>> start

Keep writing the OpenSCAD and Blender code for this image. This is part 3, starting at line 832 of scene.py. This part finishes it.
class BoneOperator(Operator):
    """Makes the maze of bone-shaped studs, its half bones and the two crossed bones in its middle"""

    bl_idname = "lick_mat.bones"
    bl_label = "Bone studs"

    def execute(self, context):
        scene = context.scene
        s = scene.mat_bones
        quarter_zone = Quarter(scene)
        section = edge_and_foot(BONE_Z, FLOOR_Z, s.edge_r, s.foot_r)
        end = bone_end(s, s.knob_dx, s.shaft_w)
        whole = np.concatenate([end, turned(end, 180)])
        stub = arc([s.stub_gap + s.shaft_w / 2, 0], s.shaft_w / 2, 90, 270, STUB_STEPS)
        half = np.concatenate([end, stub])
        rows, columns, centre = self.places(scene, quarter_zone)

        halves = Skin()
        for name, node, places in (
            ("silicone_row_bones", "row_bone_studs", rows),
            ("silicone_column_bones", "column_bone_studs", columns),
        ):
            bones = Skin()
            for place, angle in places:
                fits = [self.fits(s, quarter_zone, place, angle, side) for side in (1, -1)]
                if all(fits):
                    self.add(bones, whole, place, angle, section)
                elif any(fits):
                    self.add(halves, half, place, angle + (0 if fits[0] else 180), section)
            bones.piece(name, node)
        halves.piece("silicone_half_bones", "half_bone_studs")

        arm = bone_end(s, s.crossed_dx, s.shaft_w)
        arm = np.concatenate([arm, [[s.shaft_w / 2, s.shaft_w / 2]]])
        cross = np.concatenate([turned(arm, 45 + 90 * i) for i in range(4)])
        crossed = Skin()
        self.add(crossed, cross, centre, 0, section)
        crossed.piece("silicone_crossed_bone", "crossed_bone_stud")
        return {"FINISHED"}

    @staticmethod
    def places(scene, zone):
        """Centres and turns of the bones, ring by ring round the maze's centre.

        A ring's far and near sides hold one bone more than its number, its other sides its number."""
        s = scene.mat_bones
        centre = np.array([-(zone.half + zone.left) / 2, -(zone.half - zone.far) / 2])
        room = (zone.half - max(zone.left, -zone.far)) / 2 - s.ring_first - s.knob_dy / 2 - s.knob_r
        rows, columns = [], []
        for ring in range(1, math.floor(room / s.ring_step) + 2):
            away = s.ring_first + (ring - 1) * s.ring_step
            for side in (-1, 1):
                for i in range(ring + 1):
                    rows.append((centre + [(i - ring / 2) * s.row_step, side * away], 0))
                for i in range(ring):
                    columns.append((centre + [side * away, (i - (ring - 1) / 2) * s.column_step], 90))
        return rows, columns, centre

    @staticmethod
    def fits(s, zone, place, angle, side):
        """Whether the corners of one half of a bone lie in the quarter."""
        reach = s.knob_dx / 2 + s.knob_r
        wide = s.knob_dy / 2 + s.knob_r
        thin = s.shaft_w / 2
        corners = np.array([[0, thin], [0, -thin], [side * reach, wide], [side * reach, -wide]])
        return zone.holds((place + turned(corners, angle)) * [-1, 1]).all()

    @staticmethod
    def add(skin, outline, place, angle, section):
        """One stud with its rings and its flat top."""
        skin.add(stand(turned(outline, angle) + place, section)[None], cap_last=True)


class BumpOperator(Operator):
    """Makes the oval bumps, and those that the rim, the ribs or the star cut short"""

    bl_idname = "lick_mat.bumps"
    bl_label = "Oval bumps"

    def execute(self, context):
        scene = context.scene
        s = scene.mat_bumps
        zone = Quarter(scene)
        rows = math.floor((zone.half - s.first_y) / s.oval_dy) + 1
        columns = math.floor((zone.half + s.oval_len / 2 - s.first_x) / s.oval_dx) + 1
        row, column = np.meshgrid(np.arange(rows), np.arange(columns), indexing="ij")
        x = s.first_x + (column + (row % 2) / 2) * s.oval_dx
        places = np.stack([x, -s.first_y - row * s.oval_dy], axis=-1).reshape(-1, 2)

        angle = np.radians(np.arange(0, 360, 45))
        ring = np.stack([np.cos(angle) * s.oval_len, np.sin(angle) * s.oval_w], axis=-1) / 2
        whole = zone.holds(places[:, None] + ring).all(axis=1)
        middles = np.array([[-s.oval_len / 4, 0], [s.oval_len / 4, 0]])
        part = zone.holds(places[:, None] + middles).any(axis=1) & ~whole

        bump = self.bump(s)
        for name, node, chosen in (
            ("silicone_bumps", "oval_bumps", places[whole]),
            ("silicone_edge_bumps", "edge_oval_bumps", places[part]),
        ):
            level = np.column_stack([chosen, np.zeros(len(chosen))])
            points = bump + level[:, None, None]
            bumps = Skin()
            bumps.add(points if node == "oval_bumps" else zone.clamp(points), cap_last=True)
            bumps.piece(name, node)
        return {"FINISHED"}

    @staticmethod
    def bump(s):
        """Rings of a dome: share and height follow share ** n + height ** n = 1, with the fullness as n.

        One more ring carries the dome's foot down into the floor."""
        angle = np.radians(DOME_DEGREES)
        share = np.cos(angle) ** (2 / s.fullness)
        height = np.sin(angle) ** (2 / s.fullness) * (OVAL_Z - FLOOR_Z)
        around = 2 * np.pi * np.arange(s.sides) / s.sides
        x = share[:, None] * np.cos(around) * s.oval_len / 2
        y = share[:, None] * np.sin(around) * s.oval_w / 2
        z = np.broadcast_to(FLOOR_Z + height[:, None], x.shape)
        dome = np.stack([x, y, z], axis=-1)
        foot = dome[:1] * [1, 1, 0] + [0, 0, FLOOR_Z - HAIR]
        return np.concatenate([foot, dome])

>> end

> **Problem to work on**
Report all lines of the data that include the word "part".

> **Finished exercise**
Keep writing the OpenSCAD and Blender code for this image. This is part 3, starting at line 832 of scene.py. This part finishes it.
        part = zone.holds(places[:, None] + middles).any(axis=1) & ~whole
            ("silicone_edge_bumps", "edge_oval_bumps", places[part]),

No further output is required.